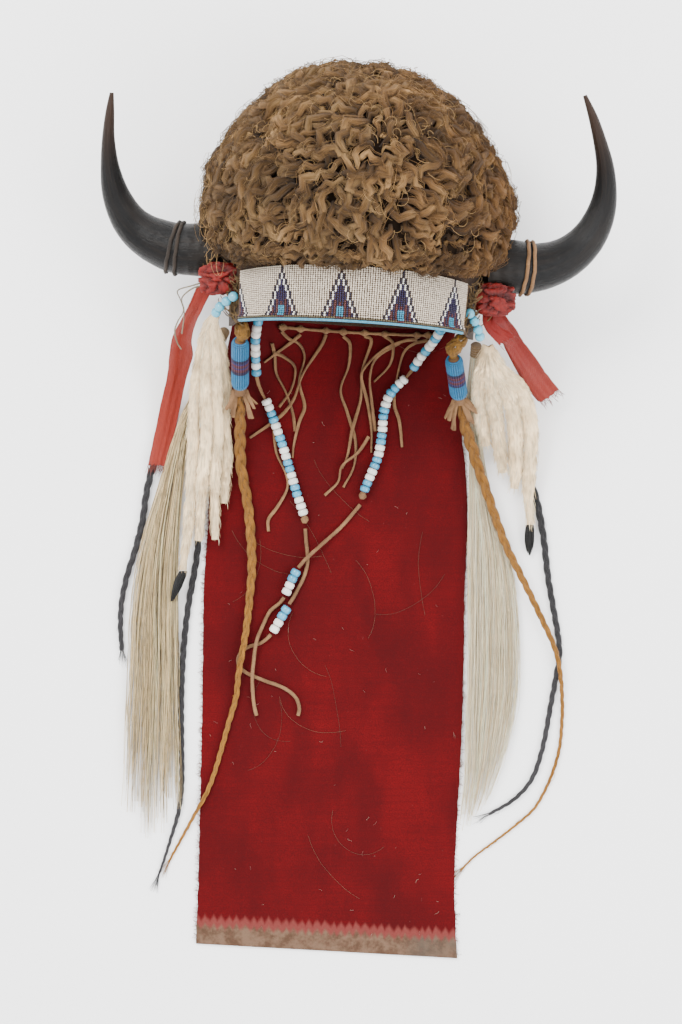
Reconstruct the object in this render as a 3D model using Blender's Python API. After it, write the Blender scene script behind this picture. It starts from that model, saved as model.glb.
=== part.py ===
"""A buffalo-horn war bonnet that lies on its back, with its brow band facing up.

The open rim faces -Y, the crown +Y and the front of the bonnet +Z. The origin is on the surface that the
bonnet lies on, under the middle of its back rim. Lengths are in metres, and tables that say so in millimetres.
"""

import math

import bmesh
import bpy
from mathutils import Vector
from mathutils.bvhtree import BVHTree

MM = 0.001
TOUCH_GAP = 0.0004

# The hide cap: a dome on an oval rim, turned a little on the surface.
CAP_HALF_WIDTH = 0.092
CAP_HALF_DEPTH = 0.081
# The tables of places below fit a cap of these half sizes, and follow the cap's own when it changes.
TABLE_HALF_WIDTH = 0.092
TABLE_HALF_DEPTH = 0.081
CAP_TALL = 0.152
CAP_MIDDLE_X = 0.001
CAP_TURN = math.radians(-3.3)
CAP_FULLNESS = 2.6
CAP_LIFT = 0.016
RIM_TUCK = 0.035
EAR_DROP = 0.010
EAR_ANGLE = math.radians(85)
EAR_SPREAD = math.radians(30)
HIDE_WALL = 0.003
HIDE_SIDES = 24
HIDE_ROWS = 6

# The wool on the hide.
WOOL_GAP = 0.0007
WOOL_DEEP = 0.035
WOOL_CROWN_DEEP = 0.028
WOOL_EDGE_DEEP = 0.013
WOOL_SIDES = 48
WOOL_ROWS = 11
WOOL_FILL_ROWS = 3.2
LOCK_ROWS = 6
LOCK_WIDE = 0.034
# Where the wool ends above the rim: degrees from the front of the cap, millimetres.
WOOL_EDGE = ((0, 36), (50, 35), (62, 38), (78, 43), (92, 40), (108, 28), (125, 18), (150, 14), (180, 14))

# The brow band.
BAND_TALL = 0.038
BAND_BOTTOM = -0.005
BAND_END_BOTTOM_DROP = 0.002
BAND_END_TOP_DROP = 0.0055
BAND_HALF_ANGLE = math.radians(61)
BAND_THICK = 0.003
BAND_ROLL = 0.0012
BAND_ROLL_TALL = 0.0035
BAND_GAP = 0.0006
BAND_COLUMNS = 14

# The horns, from base to tip: millimetres out, up and above the surface, and thickness.
HORN_SIDES = 11
HORN_FLATNESS = 0.94
HORN_LEFT = (
    (-96, 48.5, 90, 37.5),
    (-112, 50, 89, 38),
    (-125, 51, 87.5, 36.5),
    (-138, 55.5, 86.5, 34),
    (-150, 62, 86, 30),
    (-159.5, 71, 87, 26),
    (-166.5, 83, 88.5, 22),
    (-171, 96, 91, 18),
    (-173.5, 112, 94.5, 13),
    (-174, 130, 99, 9.2),
    (-172.5, 148, 104, 6.4),
    (-171, 161, 107, 3),
)
HORN_RIGHT = (
    (98, 38, 89, 39),
    (118, 37.5, 87.5, 39.5),
    (131, 37, 86, 36),
    (144, 39.5, 85, 33),
    (156, 44.5, 85, 30),
    (167, 53, 85.5, 27),
    (175.5, 64, 87, 24),
    (181.5, 78, 89, 20.5),
    (184, 93, 92, 16.5),
    (183.5, 109, 95, 13),
    (180, 125, 98.5, 10),
    (174.5, 143, 103, 7),
    (168, 159, 107, 3),
)
HORN_CLEAR = 0.0008
LACING_THICK = 0.0026
LACING_CLEAR = 0.0013
LACING_START = 0.026
LACING_PITCH = 0.0052
LACING_STEPS = 9
LACING_TURNS = 1.6

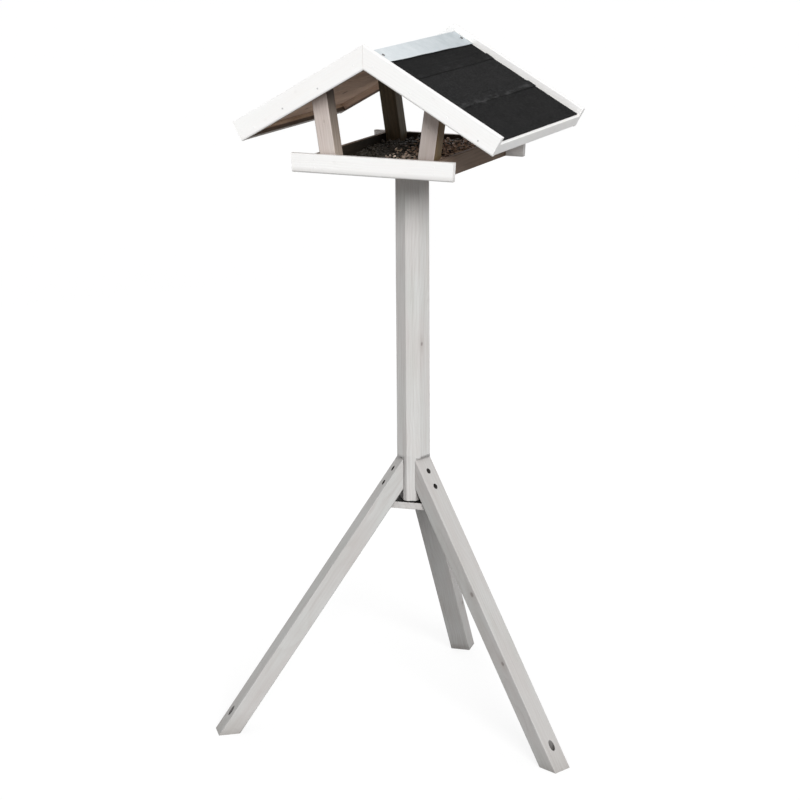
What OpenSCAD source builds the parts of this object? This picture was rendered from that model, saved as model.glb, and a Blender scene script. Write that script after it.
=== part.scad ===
// Bird feeder: a small roofed feeding tray on an octagonal post with three splayed legs.
// Millimetres, +Z up. The origin is on the ground, on the axis of the post.
// The ridge runs along Y, with the front gable towards -Y.

/* [Roof] */
// Height of the top of the bargeboards at the ridge
roof_height = 1450; // [1430:5:1480]
// Slope of the roof, in degrees
roof_pitch = 29.5; // [28:0.5:31]
// Length of a bargeboard along its top edge
slope_length = 330; // [320:1:340]
// Length of the roof over both pairs of bargeboards
ridge_length = 452; // [440:2:470]
// Depth of a bargeboard, square to the slope
bargeboard_depth = 42; // [40:1:46]
// Thickness of a bargeboard
bargeboard_thickness = 12; // [10:1:14]
// Height of the bargeboards' top edge above the felt
upstand = 15; // [12:1:17]
// Thickness of a roof panel
roof_panel_thickness = 10; // [9:1:12]
// Thickness of an eave board
eave_thickness = 16; // [12:1:18]
// Thickness of the roofing felt
felt_thickness = 2; // [1.5:0.5:2.5]
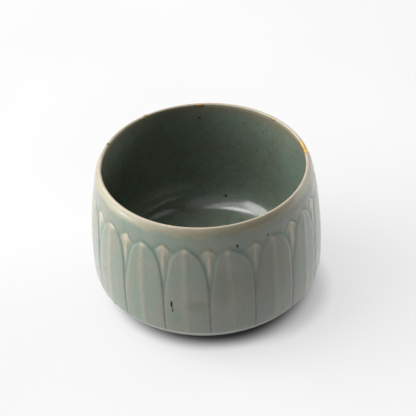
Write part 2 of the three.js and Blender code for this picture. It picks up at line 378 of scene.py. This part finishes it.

....................

> [YOUR GOAL]: Starting at the first line of the material above, reproduce each line exactly up to and including the line with "band facing up.".

> [RESULT OF THE EXERCISE]:
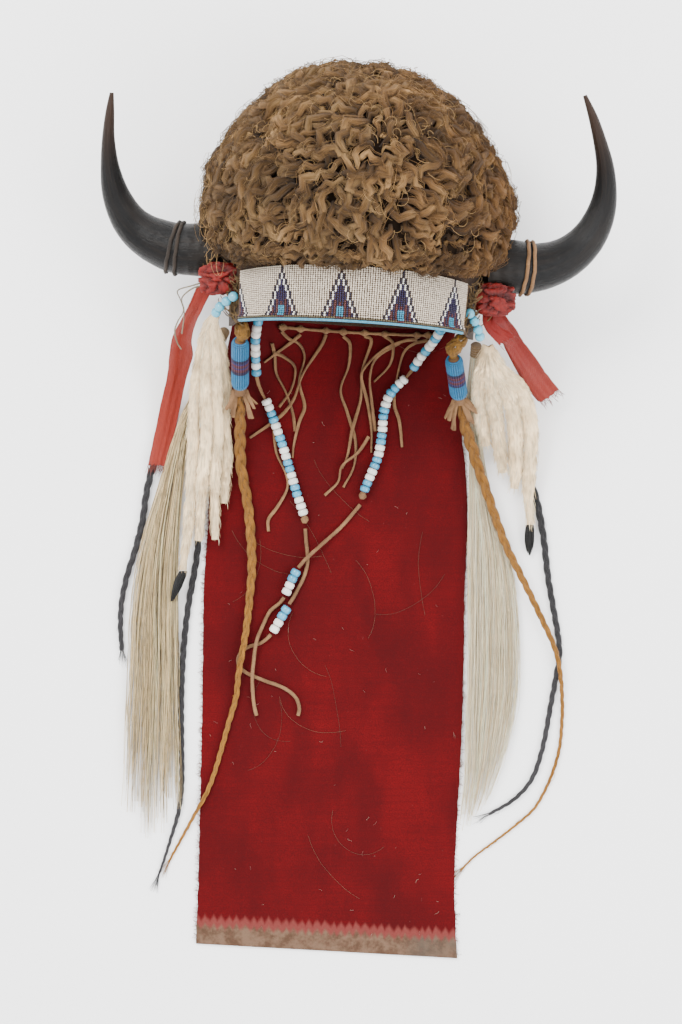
Reconstruct the object in this render as a 3D model using Blender's Python API. After it, write the Blender scene script behind this picture. It starts from that model, saved as model.glb.
=== part.py ===
"""A buffalo-horn war bonnet that lies on its back, with its brow band facing up.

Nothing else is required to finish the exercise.